Thursday, January 7, 2010

Volume 3, Number 32: Another Assortment of Small Stuff

(Note: I originally posted this entry to my Yahoo! GeoCities blog on November 21, 2008.)

Politics: I'm happy Barack Obama won. I look forward to seeing how he takes on the biggest mess any president has inherited since Franklin Roosevelt took over in the middle of the Great Depression. Locally, in a race for a seat in the U.S. House of Representatives, Gary Peters knocked Republican incumbent Joe Knollenberg out.

Business: Speaking of the Great Depression, there is one important parallel between the mess we have now and the mess that took root during the so-called "Roaring Twenties," and it is that for years, consumers and corporations alike tried to fool others into thinking they were doing just fine by borrowing on credit. In the '20s, ordinary consumers could get a piece of the rising stock market by buying shares "on margin," which basically meant they only had to put down a 10% down payment to claim ownership of a given stock. Over the last several years, we've had everything from people living off of credit cards to the subprime mortgage crisis. Both of these messes could have been prevented--or at least reduced--if the government had watched over Corporate America instead of being bought and paid for by it. If an ounce of prevention is worth a pound of cure, then a million dollars of regulation is worth a billion dollars of bailout.

Sports: The Lions are 0-10. I'm 9-2 in a two of the six fantasy football leagues I'm in, and no worse than 4-7 in the others. Therein lies the reason why I play fantasy football--I'm more likely to experience a championship by playing fantasy football than by watching the Lions. In college football, I will root for Michigan to beat Ohio State--but not for the Wolverines' sake, and certainly not for Rich Rodriguez, whose job should have been filled by ex-Minnesota assistant head coach Mitch Browning over a year ago. It's to help Michigan State, which could get a Big Ten title with a win over Penn State and a U-M victory over OSU. The Tigers raised ticket prices despite finishing last in the AL Central this past season. Joe Dumars made the "shake-up" trade everyone was waiting for--Chauncey Billups and two other players to the Denver Nuggets for Allen Iverson. I'd like to think that Iverson's grown up since his legendary "We're talking about practice" shtick several years back, and I know he led the Pistons to victory over the Cleveland Cavaliers just the other night, but as with the new head coach (Michael Curry), I will take a "wait and see" approach.

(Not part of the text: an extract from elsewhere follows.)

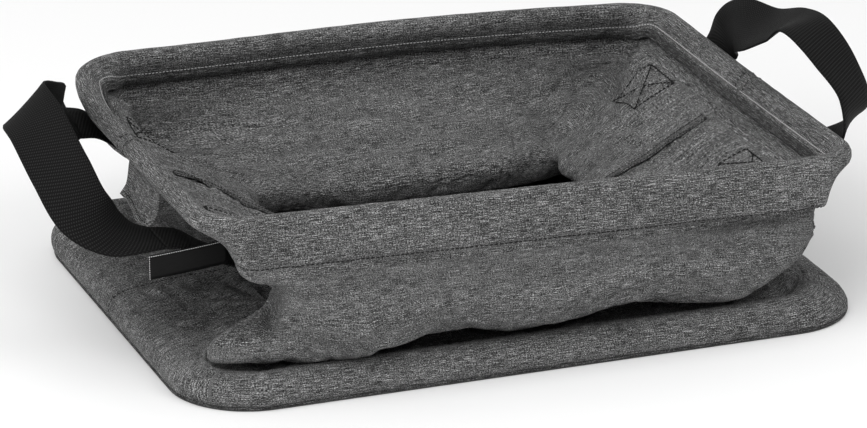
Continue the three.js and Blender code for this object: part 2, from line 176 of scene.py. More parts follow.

Entertainment: I've come up with two other ideas for TV shows:
  • Clunker - In contrast to shows like Knight Rider and Viper (where already expensive cars are worked into crime-fighting machines), in this one, a government agency (or maybe a private investigation agency) has to rework a crappy old car like a Dodge Dart into such a crime-fighting machine, only to see it destroyed at the end of the episode. Kind of like "Knight Rider" meets "Pimp My Ride."
  • DIA: The Divine Intervention Agency - What happens to souls that aren't good enough to go to Heaven, but not nearly bad enough to go to Hell? St. Peter puts them to work at the Divine Intervention Agency, going after condemned souls have either escaped from or eluded going to Hell (and defending the innocent from them).
I am watching exactly two shows on a regular basis.
  • One is Life On Mars (about a cop who wakes up in 1973 after getting hit by a car; he resolves to continue solving crimes in his 1973 world but keeps coming across clues about what's happening to him in the present day). It's written far better than I expected (you should especially see the pilot episode) and I hope the writing doesn't go in a direction I don't like it going in (as Lost and Heroes did).
  • The other, of course, is Kitchen Nightmares (where Gordon Ramsay finds more failing restaurants in dire need of a turnaround--my favorite episodes so far are Fiesta Sunrise and Hannah & Mason's, both due to filthy kitchens).
There's one show in the UK that I wish would be adapted to the US: Charlie Brooker's Screenwipe, a show where Brooker skewers just about everything in television, from the whole "reality TV" genre to soap operas to annoying TV commercials. He doesn't pull any punches, either--he even uses crude language, as Gordon Ramsay does when he skewers bad restaurant owners and chefs. Yes, in the US, we do have shows where C-list celebrities put in their two cents on some TV show scene (like in the 100 Greatest Celebreality Moments) or some event involving another, presumably A-list celebrity. But it's just not the same.